Son hégémonie sur la gauche française et sur la pouvoir politique français en général est remarquablement détaillé en trois étapes : le congrès de Metz en 1979 qualifié « d’Austerlitz de Mitterrand » où il se débarrasse de Michel Rocard ; le congrès de Rennes en 1990 où il matte la rébellion des futurs « éléphants » du PS et enfin l’université d’été de La Rochelle, moment le plus douloureux où l’humain rencontre le politique. Déjà condamné par la maladie et acculée par la sortie du livre Une jeunesse française de Pierre Péan mettant en lumière ses amitiés avec des membres du régime de Vichy comme René Bousquet, il va mettre en scène sa double vie avec Anne et Mazarine Pingeot pour renverser l’opinion publique. « En quelques jours, l’opinion ne voit plus en lui que le papa gâteau, l’homme privé à la fois malade et aimant, mourant et aux multiples vies », relate Christophe Barbier.
« La trahison relève tout simplement du registre de l’émancipation »
Les autres partis ne sont pas en reste : comme le suggère Jean Garrigues : « On pourrait considérer que la trahison relève tout simplement du registre de l’émancipation ».Pour illustrer, comment ne pas citer l’exemple du Front national : un parti fondé sur une trahison de son cofondateur Jean-Marie Le Pen à l’égard des dirigeants d’Ordre Nouveau venus le trouver, comme le rappelle Renaud Dély, qui sera victime, 40 ans plus tard, d’un parricide commis par sa fille Marine Le Pen. Les exemples sont tout aussi nombreux autour du parti centriste de l’UDF, devenu plus tard MoDem et bousculé par les dissidences venues tantôt du Nouveau Centre et tantôt de l’UDI. Sans oublier aussi la relation de trente ans entre Jacques Chirac et Nicolas Sarkozy, ou celle, bien plus explosive, entre Ségolène Royal et François Hollande, le dernier des trahis en date, par l’un de ses protégés, Emmanuel Macron.

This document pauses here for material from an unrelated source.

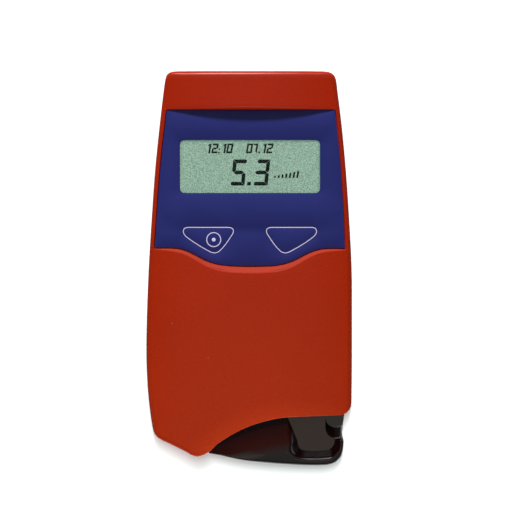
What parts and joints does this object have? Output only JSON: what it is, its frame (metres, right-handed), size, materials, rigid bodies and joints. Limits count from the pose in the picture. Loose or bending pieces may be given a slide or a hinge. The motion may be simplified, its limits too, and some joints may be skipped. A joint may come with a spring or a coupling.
{
  "type": "blood glucose meter",
  "caption": "Handheld cuvette blood glucose meter: waisted two-shell case, recessed display panel with keys, swinging cuvette arm under a scooped lower edge.",
  "frame": {"origin": "centre of the bounding box in plan, on the plane of the feet's undersides; the meter lies on its back", "axes": "+X to the display's right, +Y towards the top end, +Z out of the display"},
  "size_m": [0.084, 0.1606, 0.043],
  "materials": {
    "case_red": "fine satin, injection moulded",
    "panel_blue": "fine matt printed film",
    "display_window": "clear moulded window",
    "display_glass": "grey-green reflective display",
    "white_plastic": "satin",
    "elastomer": "soft",
    "black_plastic": "satin",
    "tinned_metal": "satin",
    "circuit_board": "solder resist",
    "nickel": "bright",
    "led_resin": "clear",
    "clear_glass": "polished",
    "steel": "bright",
    "bush_metal": "turned",
    "arm_black": "polished, injection moulded",
    "cell_wrap": "printed sleeve",
    "rubber": "matt"
  },
  "bodies": {
    "case": {"front_housing": "case_red", "rear_housing": "case_red", "panel_overlay": "panel_blue", "display_lens": "display_window", "lcd_glass": "display_glass", "lcd_frame": "white_plastic", "zebra_connectors": "elastomer", "key_switches": "tinned_metal", "main_board": "circuit_board", "processor_chips": "black_plastic", "buzzer": "black_plastic", "backup_cell": "nickel", "backup_cell_holder": "white_plastic", "power_socket": "black_plastic", "emitter_block": "black_plastic", "emitter_leds": "led_resin", "sensor_board": "circuit_board", "detector_block": "black_plastic", "photodiode": "black_plastic", "optics_window": "clear_glass", "sensor_ribbon": "white_plastic", "ribbon_connectors": "white_plastic", "arm_switch": "black_plastic", "pivot_pin": "steel", "battery_cells": "cell_wrap", "battery_springs": "nickel", "battery_contacts": "nickel", "case_screws": "steel", "board_screws": "steel", "rubber_feet": "rubber"},
    "arm": {"arm_body": "arm_black", "arm_bush": "bush_metal", "arm_base_plate": "arm_black"},
    "catch": {"release_catch": "arm_black"},
    "power_button": {"power_key": "panel_blue", "power_plunger": "black_plastic"},
    "menu_button": {"menu_key": "panel_blue", "menu_plunger": "black_plastic"},
    "cover": {"battery_cover": "case_red"}
  },
  "joints": [
    {"name": "arm_swing", "type": "hinge", "parent": "case", "child": "arm", "pos_m": [-0.0209, -0.069, 0.016], "axis": [0, 0, -1], "range_deg": [0, 32]},
    {"name": "catch_press", "type": "slide", "parent": "arm", "child": "catch", "axis": [-0.6756, -0.7373, 0], "range_m": [0, 0.0012], "stiffness_N_per_m": 300, "springref_m": -0.001},
    {"name": "power_key_press", "type": "slide", "parent": "case", "child": "power_button", "axis": [0, 0, -1], "range_m": [0, 0.0005], "stiffness_N_per_m": 500, "springref_m": -0.001},
    {"name": "menu_key_press", "type": "slide", "parent": "case", "child": "menu_button", "axis": [0, 0, -1], "range_m": [0, 0.0005], "stiffness_N_per_m": 500, "springref_m": -0.001},
    {"name": "battery_cover_swing", "type": "hinge", "parent": "case", "child": "cover", "pos_m": [0, -0.0076, 0.0022], "axis": [-1, 0, 0], "range_deg": [0, 75]}
  ]
}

Tous ces exemples font conclure Jean Garrigues de manière lucide : « Qu’elle soit parricide ou adultère, qu’elle soit de succession, de compétition, d’émancipation ou d’ambition, et le plus souvent tout à la fois, la trahison est donc le fil conducteur de la vie politique sous la Ve République parce qu’elle est un marchepied indispensable pour l’ascension vers les hauteurs élyséennes. » D’autant que, comme le dit l’adage : « Sur le chemin de la trahison, il n’y a que le fleuve de la honte à traverser. »
Jean Garrigues, La République des traîtres, de 1958 à nos jours, Édition Tallandier, 2018.